Task directions:
Please print the full listing exactly.

Recorded data:
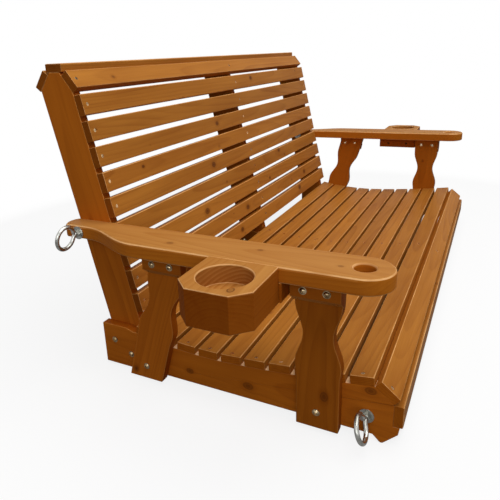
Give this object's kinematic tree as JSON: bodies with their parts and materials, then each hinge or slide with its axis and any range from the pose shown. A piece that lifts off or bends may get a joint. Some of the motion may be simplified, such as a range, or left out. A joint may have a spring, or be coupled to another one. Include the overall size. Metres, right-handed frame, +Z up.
{
  "type": "porch swing seat",
  "caption": "Roll-back slatted wooden porch swing seat with flat arms, shaped arm posts, cup holders at both arms and eye bolts for hanging chains.",
  "frame": {"origin": "centre of the part's footprint on the floor, under the middle of its bounding box", "axes": "+X along the slats to the right as seen from the front, +Y to the back, +Z up"},
  "size_m": [1.671, 0.7238, 0.6241],
  "materials": {
    "slat_wood": "oil-finished softwood, planed, eased edges",
    "frame_wood": "oil-finished softwood, sawn outlines",
    "arm_wood": "oil-finished softwood, rounded edges",
    "plated_steel": "zinc plated",
    "bolt_steel": "zinc plated",
    "screw_steel": "stainless"
  },
  "bodies": {
    "root": {"side_rail_left": "frame_wood", "side_rail_right": "frame_wood", "centre_rail": "frame_wood", "back_support_left": "frame_wood", "back_support_right": "frame_wood", "centre_back_support": "frame_wood", "seat_slat_01": "slat_wood", "seat_slat_02": "slat_wood", "seat_slat_03": "slat_wood", "seat_slat_04": "slat_wood", "seat_slat_05": "slat_wood", "seat_slat_06": "slat_wood", "seat_slat_07": "slat_wood", "seat_slat_08": "slat_wood", "seat_slat_09": "slat_wood", "seat_slat_10": "slat_wood", "nose_slat": "slat_wood", "fascia": "slat_wood", "back_slat_01": "slat_wood", "back_slat_02": "slat_wood", "back_slat_03": "slat_wood", "back_slat_04": "slat_wood", "back_slat_05": "slat_wood", "back_slat_06": "slat_wood", "back_slat_07": "slat_wood", "back_slat_08": "slat_wood", "back_slat_09": "slat_wood", "back_slat_10": "slat_wood", "cap_slat": "slat_wood", "rear_slat": "slat_wood", "front_post_left": "frame_wood", "front_post_right": "frame_wood", "rear_post_left": "frame_wood", "rear_post_right": "frame_wood", "front_cleat_left": "frame_wood", "front_cleat_right": "frame_wood", "rear_cleat_left": "frame_wood", "rear_cleat_right": "frame_wood", "arm_left": "arm_wood", "arm_right": "arm_wood", "cup_bearer_left": "arm_wood", "cup_bearer_right": "arm_wood", "cup_block_left": "arm_wood", "cup_block_right": "arm_wood", "front_eye_bolt_left": "plated_steel", "front_eye_bolt_right": "plated_steel", "rear_eye_bolt_left": "plated_steel", "rear_eye_bolt_right": "plated_steel", "eye_washers": "plated_steel", "eye_nuts": "plated_steel", "support_bolts": "bolt_steel", "post_bolts": "bolt_steel", "cleat_bolts": "bolt_steel", "frame_nuts": "bolt_steel", "seat_screws": "screw_steel", "back_screws": "screw_steel", "arm_screws": "screw_steel", "cup_screws": "screw_steel"}
  },
  "joints": []
}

Problem solution:
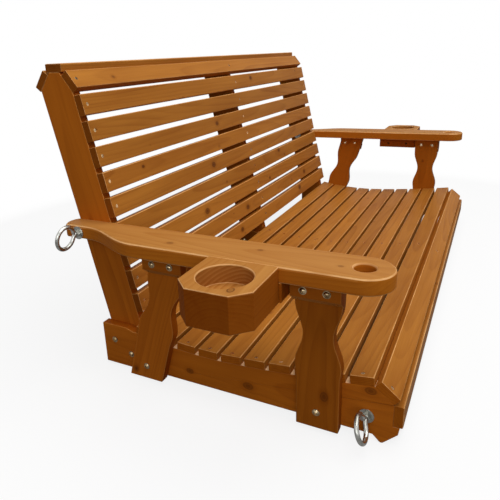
Give this object's kinematic tree as JSON: bodies with their parts and materials, then each hinge or slide with its axis and any range from the pose shown. A piece that lifts off or bends may get a joint. Some of the motion may be simplified, such as a range, or left out. A joint may have a spring, or be coupled to another one. Include the overall size. Metres, right-handed frame, +Z up.
{
  "type": "porch swing seat",
  "caption": "Roll-back slatted wooden porch swing seat with flat arms, shaped arm posts, cup holders at both arms and eye bolts for hanging chains.",
  "frame": {"origin": "centre of the part's footprint on the floor, under the middle of its bounding box", "axes": "+X along the slats to the right as seen from the front, +Y to the back, +Z up"},
  "size_m": [1.671, 0.7238, 0.6241],
  "materials": {
    "slat_wood": "oil-finished softwood, planed, eased edges",
    "frame_wood": "oil-finished softwood, sawn outlines",
    "arm_wood": "oil-finished softwood, rounded edges",
    "plated_steel": "zinc plated",
    "bolt_steel": "zinc plated",
    "screw_steel": "stainless"
  },
  "bodies": {
    "root": {"side_rail_left": "frame_wood", "side_rail_right": "frame_wood", "centre_rail": "frame_wood", "back_support_left": "frame_wood", "back_support_right": "frame_wood", "centre_back_support": "frame_wood", "seat_slat_01": "slat_wood", "seat_slat_02": "slat_wood", "seat_slat_03": "slat_wood", "seat_slat_04": "slat_wood", "seat_slat_05": "slat_wood", "seat_slat_06": "slat_wood", "seat_slat_07": "slat_wood", "seat_slat_08": "slat_wood", "seat_slat_09": "slat_wood", "seat_slat_10": "slat_wood", "nose_slat": "slat_wood", "fascia": "slat_wood", "back_slat_01": "slat_wood", "back_slat_02": "slat_wood", "back_slat_03": "slat_wood", "back_slat_04": "slat_wood", "back_slat_05": "slat_wood", "back_slat_06": "slat_wood", "back_slat_07": "slat_wood", "back_slat_08": "slat_wood", "back_slat_09": "slat_wood", "back_slat_10": "slat_wood", "cap_slat": "slat_wood", "rear_slat": "slat_wood", "front_post_left": "frame_wood", "front_post_right": "frame_wood", "rear_post_left": "frame_wood", "rear_post_right": "frame_wood", "front_cleat_left": "frame_wood", "front_cleat_right": "frame_wood", "rear_cleat_left": "frame_wood", "rear_cleat_right": "frame_wood", "arm_left": "arm_wood", "arm_right": "arm_wood", "cup_bearer_left": "arm_wood", "cup_bearer_right": "arm_wood", "cup_block_left": "arm_wood", "cup_block_right": "arm_wood", "front_eye_bolt_left": "plated_steel", "front_eye_bolt_right": "plated_steel", "rear_eye_bolt_left": "plated_steel", "rear_eye_bolt_right": "plated_steel", "eye_washers": "plated_steel", "eye_nuts": "plated_steel", "support_bolts": "bolt_steel", "post_bolts": "bolt_steel", "cleat_bolts": "bolt_steel", "frame_nuts": "bolt_steel", "seat_screws": "screw_steel", "back_screws": "screw_steel", "arm_screws": "screw_steel", "cup_screws": "screw_steel"}
  },
  "joints": []
}